The bank had outstanding loans of $1.05 billion, which were nearly all given to local businesses and residents, down from $1.09 billion at the end of 2009.
Deposits also declined slightly to $1.29 billion, down from $1.32 billion at the end of 2009.
Also hurting the recovery is the housing market. It has shown little sign of improvement, with prices actually declining during the second half of last year.
“That darn housing market,” said Bruce DeCrona, the bank's chief operating officer. “And the wine market might have bottomed out, but many of those borrowers are still struggling.”
The bank has been forced to work through wave after wave of troubled loans as the recession took its toll on local businesses and residents.
The bank was first hit hard by defaulting real estate developers in 2008. It took heavy criticism from some investors for lending money to real estate projects in Sacramento, which defaulted when the economy soured.
About 90 percent of the bank's loan troubles in the first quarter of 2009 were in construction and development. Then, as the recession broadened to all sectors of the economy, the bank began seeing defaults from a wide range of the community.
The bank has steadily regained its health by writing off bad loans and working with struggling borrowers to devise new repayment plans.
A year ago, the bank created three benchmarks it needed to hit before its board members would reinstate the dividend.
First was a consistent pattern of profits, which the bank has established. It posted fourth-quarter earnings of $2.2 million on Thursday, marking its seventh straight profitable quarter.
The second benchmark is an improvement in the local economy.
Third was a reduction in the bank's troubled loans and the number of properties it had seized in foreclosure.

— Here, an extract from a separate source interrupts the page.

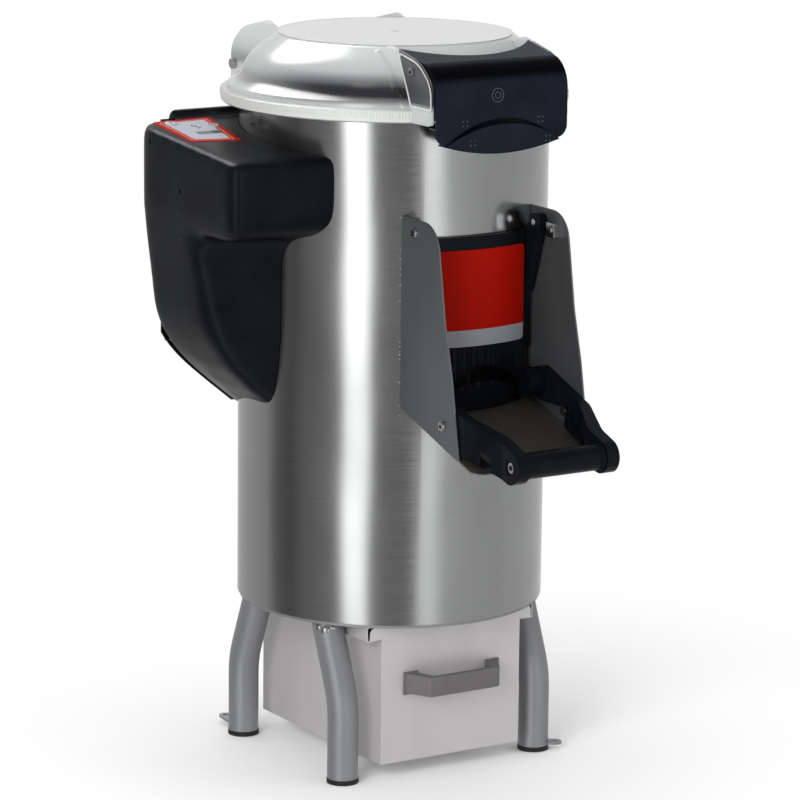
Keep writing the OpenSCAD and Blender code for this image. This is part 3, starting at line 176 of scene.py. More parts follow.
@dataclass(frozen=True)
class Finish:
    """What every finish has: a name, a colour, and how it shines."""

    name: str
    colour: str
    roughness: float = 0.5
    metallic: float = 0.0
    ior: float = 1.5
    specular: float = 0.5
    edge_mm: float = 0.8

    # How much smoother the dark parts of its noise are, and how much rougher the bright parts
    ROUGH_SPREAD = (-0.05, 0.06)
    # How deep its relief is, in millimetres
    DEPTH_MM = 0.03

    def build(self) -> bpy.types.Material:
        """Makes the material and lets the finish add its own pattern.

        Returns:
            The material.
        """
        material = bpy.data.materials.new(self.name)
        material.use_nodes = True
        tree = material.node_tree
        shader = tree.nodes["Principled BSDF"]
        shader.inputs["Base Color"].default_value = linear(self.colour)
        shader.inputs["Roughness"].default_value = self.roughness
        shader.inputs["Metallic"].default_value = self.metallic
        if self.metallic < 1:
            shader.inputs["IOR"].default_value = self.ior
            shader.inputs["Specular IOR Level"].default_value = self.specular
        material.diffuse_color = linear(self.colour)
        for name, value in self.pattern(tree).items():
            tree.links.new(value, shader.inputs[name])
        return material

    def pattern(self, tree: Tree) -> dict[str, Socket]:
        """Draws the finish's pattern.

        Args:
            tree: The material's tree.

        Returns:
            What each input of the Principled shader gets.
        """
        raise NotImplementedError

    def noise(self, tree: Tree, size_mm: float, stretch: Triple = (1, 1, 1), detail: float = 3) -> Socket:
        """Makes noise whose grains have a real size.

        Args:
            tree: The material's tree.
            size_mm: Size of a grain, in millimetres.
            stretch: Less than 1 makes the grain longer along that axis.
            detail: How much finer noise lies in it.

        Returns:
            The noise's value socket.
        """
        place = add_node(tree, "TexCoord").outputs["Object"]
        scale = [s / (size_mm * MM) for s in stretch]
        mapped = add_node(tree, "Mapping", {"Vector": place, "Scale": scale})
        fine = {"Vector": mapped.outputs["Vector"], "Scale": 1.0, "Detail": detail}
        return add_node(tree, "TexNoise", fine).outputs["Fac"]

    def spread(self, tree: Tree, value: Socket, low: float, high: float) -> Socket:
        """Maps noise, which lies mostly between 0.3 and 0.7, on a range from low to high."""
        span = {"Value": value, "From Min": 0.3, "From Max": 0.7, "To Min": low, "To Max": high}
        return add_node(tree, "MapRange", span).outputs["Result"]

    def tint(self, tree: Tree, value: Socket, dark: str, light: str) -> Socket:
        """Blends two colours by noise."""
        blend = {"Factor": self.spread(tree, value, 0.0, 1.0), "A": linear(dark), "B": linear(light)}
        return add_node(tree, "Mix", blend, data_type="RGBA").outputs["Result"]

    def rough(self, tree: Tree, value: Socket) -> Socket:
        """Varies the roughness by noise."""
        low, high = (self.roughness + more for more in self.ROUGH_SPREAD)
        return self.spread(tree, value, low, high)

    def relief(self, tree: Tree, height: Socket, depth_mm: float = 0.0) -> Socket:
        """Lets a height raise the surface, over edges that catch the light as worn ones do.

        Args:
            tree: The material's tree.
            height: The height, from 0 to 1.
            depth_mm: What a height of 1 is, in millimetres, if it isn't the finish's usual depth.

        Returns:
            The normal socket.
        """
        edges = add_node(tree, "Bevel", {"Radius": self.edge_mm * MM}, samples=6).outputs["Normal"]
        depth = (depth_mm or self.DEPTH_MM) * MM
        bump = {"Height": height, "Strength": 1.0, "Distance": depth, "Normal": edges}
        return add_node(tree, "Bump", bump).outputs["Normal"]


@dataclass(frozen=True)
class BrushedSteel(Finish):
    """Stainless sheet, brushed with a belt: long fine scratches all one way, under faint clouding.

    Rolled thin sheet also waves a little, which bends the edges of its long highlights.
    """

    metallic: float = 1.0
    grain: Grain = Grain.ROUND
    scratch_mm: float = 0.8
    contrast: float = 0.05
    scratch_depth_mm: float = 0.0012
    wave_mm: float = 140.0
    wave_depth_mm: float = 0.0

    ROUGH_SPREAD = (-0.04, 0.05)
    CLOUD_MM = 70.0
    CLOUD_LEVEL = (0.95, 1.04)
    CLOUD_ROUGHNESS = (-0.02, 0.03)

    def pattern(self, tree: Tree) -> dict[str, Socket]:
        """Draws the scratches as coarse as the picture can hold, the clouding, and the waves."""
        scratches = self.noise(tree, self.scratch_mm, self.grain.value, 4)
        clouds = self.noise(tree, self.CLOUD_MM, (1, 1, 0.4), 2)
        levels = {
            0: self.spread(tree, scratches, 1 - self.contrast, 1 + self.contrast),
            1: self.spread(tree, clouds, *self.CLOUD_LEVEL),
        }
        level = add_node(tree, "Math", levels, operation="MULTIPLY").outputs[0]
        tone = {0: linear(self.colour)[:3], "Scale": level}
        shade = add_node(tree, "VectorMath", tone, operation="SCALE").outputs["Vector"]
        parts = {0: self.rough(tree, scratches), 1: self.spread(tree, clouds, *self.CLOUD_ROUGHNESS)}
        rough = add_node(tree, "Math", parts, operation="ADD").outputs[0]
        height = scratches
        if self.wave_depth_mm:
            waves = self.noise(tree, self.wave_mm, (1, 1, 0.45), 1)
            heights = {0: waves, 1: self.wave_depth_mm / self.scratch_depth_mm, 2: scratches}
            height = add_node(tree, "Math", heights, operation="MULTIPLY_ADD").outputs[0]
        normal = self.relief(tree, height, self.scratch_depth_mm)
        return {"Base Color": shade, "Roughness": rough, "Normal": normal}


@dataclass(frozen=True)
class CastMetal(Finish):
    """Metal left as it came from the mould or was turned: a grainy, slightly cloudy shine."""

    metallic: float = 1.0
    light: str = "b4b4b2"
    grain_mm: float = 1.2

    ROUGH_SPREAD = (-0.06, 0.08)

    def pattern(self, tree: Tree) -> dict[str, Socket]:
        """Blends two greys in grains and roughens the surface with them."""
        grains = self.noise(tree, self.grain_mm, detail=4)
        colour = self.tint(tree, grains, self.colour, self.light)
        rough = self.rough(tree, grains)
        return {"Base Color": colour, "Roughness": rough, "Normal": self.relief(tree, grains)}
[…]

The bank has decreased its nonperforming assets from $75 million in 2008 to $52.7 million at the end of 2010. The goal is to reduce that figure to about $35 million.
The bank had to write off 60 percent fewer defaulted loans last year, compared to 2009, and it has increased its reserves for future loan troubles to $33.1 million, according to Thursday's results.

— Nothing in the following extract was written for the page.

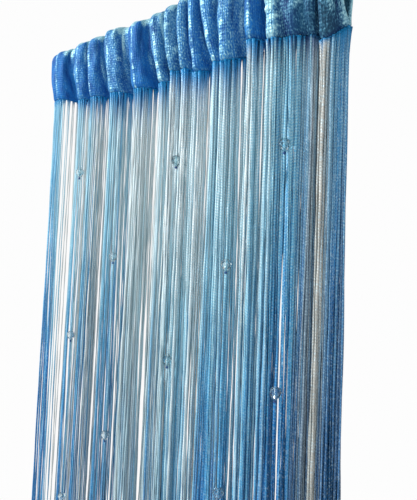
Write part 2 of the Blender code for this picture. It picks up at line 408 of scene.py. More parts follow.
def pocketGrid(u):
    # The pocket's inner surface. Walls: y = yc -+ gap/2 + (reach - yc) sin(pi/2 up^swell) and
    # z = foot + up height. Crown: y = reach sin(a)^r, z = top - crown (1 - cos(a)^r), with a from 90 degrees
    # to -90 over the rod.
    x, y, lean, drop, sink = seamAt(u)
    toEnd = np.maximum(np.minimum(x - curtain["leftEnd"], rightEnd - x), 0)
    opened = np.minimum(toEnd / curtain["endTaper"], 1.0)
    front = -(curtain["rodClearance"] + curtain["frontSpread"] * (deepest - y) * opened)
    back = curtain["rodClearance"] + curtain["backSpread"] * (furthest + y) * opened
    crestShare = (deepest - y) / (furthest + deepest)
    top = -curtain["clothThickness"] - curtain["crownDip"] * crestShare - sink
    foot = -curtain["pocketHeight"] - drop + curtain["clothThickness"]
    wallHeight = top - curtain["crownHeight"] - foot
    up = np.linspace(0, 1, heading["wallRows"])[:, None]
    swollen = np.sin(pi / 2 * up ** curtain["swell"])
    gap = curtain["seamGap"] / 2
    angle = np.radians(np.linspace(90, -90, heading["crownRows"] + 2)[1:-1])[:, None]
    reach = np.where(angle > 0, front, back)
    crownY = reach * np.abs(np.sin(angle)) ** curtain["crownRound"]
    crownZ = top - curtain["crownHeight"] * (1 - np.cos(angle) ** curtain["crownRound"])
    frontY, backY = y - gap + (front - y) * swollen, y + gap + (back - y) * swollen
    rowY = np.concatenate((frontY, crownY, backY[::-1]))
    wallZ = foot + up * wallHeight
    rowZ = np.concatenate((wallZ, crownZ, wallZ[::-1]))
    rowX = leaningX(x, lean, rowZ)
    return np.stack((rowX, rowY, rowZ), -1)


def gridNormals(points):
    # cross product of the steps along the cloth and round the pocket
    along = np.gradient(points, axis=1)
    around = np.gradient(points, axis=0)
    normal = np.cross(along, around)
    return normal / np.maximum(np.linalg.norm(normal, axis=-1, keepdims=True), 1e-12)


def creaseRelief(run, height):
    # sum of rise exp(-(across/width)^2) (1 - (2 along/length)^2)^2 over the table, in metres
    relief = np.zeros(np.broadcast(run, height).shape)
    for crease in creaseTable:
        tilt = radians(crease["tilt"])
        ds = run - np.interp(crease["flank"], seamU, seamRun) / mm
        dh = height - crease["height"]
        across = ds * cos(tilt) - dh * sin(tilt)
        along = ds * sin(tilt) + dh * cos(tilt)
        window = np.clip(1 - (2 * along / crease["length"]) ** 2, 0, 1) ** 2
        relief += crease["rise"] * mm * np.exp(-(across / crease["width"]) ** 2) * window
    return relief


def softNoise(rng, run, height, pitch, waves=7):
    # a few plane sine waves of about this pitch in random directions, each of unit height over the root of n
    total = np.zeros(np.broadcast(run, height).shape)
    for _ in range(waves):
        turn, phase, size = rng.uniform(0, pi), rng.uniform(0, 2 * pi), pitch * rng.uniform(0.7, 1.5)
        total += np.sin(2 * pi * (run * cos(turn) + height * sin(turn)) / size + phase)
    return total / waves ** 0.5


def turnNearness(run, width, first):
    # exp(-(s - turn)^2/width^2), the largest over every other turn: the hollows from 0, the crests from 1
    marks = np.interp(np.arange(first, flankCount + 1, 2), seamU, seamRun) / mm
    return np.exp(-((run[..., None] - marks) / width) ** 2).max(-1)


def lurexHighlightAndShade(rng, u, run, height, loop, creases):
    # front wall, s along the cloth and h up from the seam: lurex with painted highlight is crest
    # exp(-(s - mark)^2/width^2) or the flank's share, plus highlighted crease ridges, and crown over the rod;
    # painted shade is exp(-(s - hollow)^2/deep^2), the troughs or along the hem exp(-h^2/height^2)
    place = lurexLightPlace
    fold = np.clip((u / 2).astype(int), 0, len(foldTable) - 1)
    marks = np.interp(2 * np.arange(len(foldTable)) + 1, seamU, seamRun) / mm
    distance = np.abs(run[0] - marks[fold])
    # painted highlight along each fold's crest, carried as a lurex share
    glow = np.exp(-(distance / lurexLightTable["width"][fold]) ** 2) * lurexLightTable["crest"][fold]
    glint = place["glowMean"] + place["glowChange"] * softNoise(rng, run, height, place["glowPitch"])
    glow = glow * np.clip(glint, *place["glowRange"])
    endGlow = place["endShare"] * np.exp(-((clothWidth / mm - run) / place["endGlow"]) ** 2)
    lurex = np.maximum(np.maximum(glow, endGlow), lurexLightTable["flank"][fold])
    lurex = lurex + place["ridgeHighlight"] * np.clip(creases / place["creaseRise"], 0, 1)
    depth = place["crownDepth"] - place["crownChange"] * softNoise(rng, run, height, place["crownPitch"])
    overRod = smoothStep((height - (loop / 2 - depth)) / place["crownFade"])
    lurex = np.maximum(lurex, place["crownHighlight"] * overRod)
    hollows = np.interp(2 * np.arange(len(foldTable)) + 2, seamU, seamRun) / mm
    # painted shade beside each hollow, along the hem and in the crease troughs
    deep = np.exp(-((run[..., None] - hollows) / lurexLightTable["deep"]) ** 2).max(-1)
    foot = lurexLightTable["hem"][fold] * np.exp(-(height / place["hemShadeHeight"]) ** 2)
    troughs = place["troughShade"] * np.clip(-creases / place["creaseRise"], 0, 1)
    paintedShade = np.maximum(np.maximum(deep, foot), troughs) * (1 - overRod)
    # painted shade: a dark grey-blue share fold by fold, most of it on the folds at the right end
    faded = np.broadcast_to(np.interp(run[0], marks, lurexLightTable["faded"]), run.shape)
    return lurex, paintedShade, faded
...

Overall, assets declined to $1.52 billion at year's end, down from $1.55 billion at the end of 2009.
Whenever the dividend is reinstated, it will initially only be a fraction of what it once was.
“It will have to come back gradually,” Schrader said.
The bank's 2010 profits were only half that earned during the boom years, when it earned $19.5 million in 2005 and $21.6 million in 2006.
The bank, which received $45 million in federal assistance funds in 2008, must repay the money or obtain approval from federal regulators before it can resume dividends to shareholders.
Agrella, who retires as president of the Junior College in June, said he expects the college will use about 75 percent of whatever it receives from the bank to immediately fund the Doyle scholarship, and place the remaining portion into reserves.
“I would try to set some aside to build up the Doyle's reserve,” he said. “But that is a strategy call for the new president and the financial aid staff.”
The previous reserve, which had dwindled down to $200,000, ran out during the fall semester.
The scholarship fund receives 50.4 percent of the bank's dividend, an arrangement that was established by the bank's founder, Frank Doyle.
Schrader repeatedly stressed one point Thursday: The bank's board of directors will not renew the dividend until they are certain Exchange Bank will remain healthy even if the economy continues to stagnate.
“As a 120-year-old institution, we take a longer view about this marketplace,” Schrader said. “A second dip is not likely. But what also is looking less likely is a robust recovery this year.”
Exchange Bank's stock closed at $48 a share Thursday, down 10 cents in over-the-counter trading. Its shares, which hit $158 in May 2006, tumbled to a low of $29 in April 2009 before mounting a slow and uneven recovery that began to pick up momentum last March. Over the last 10 months, the bank's shares have climbed 30 percent.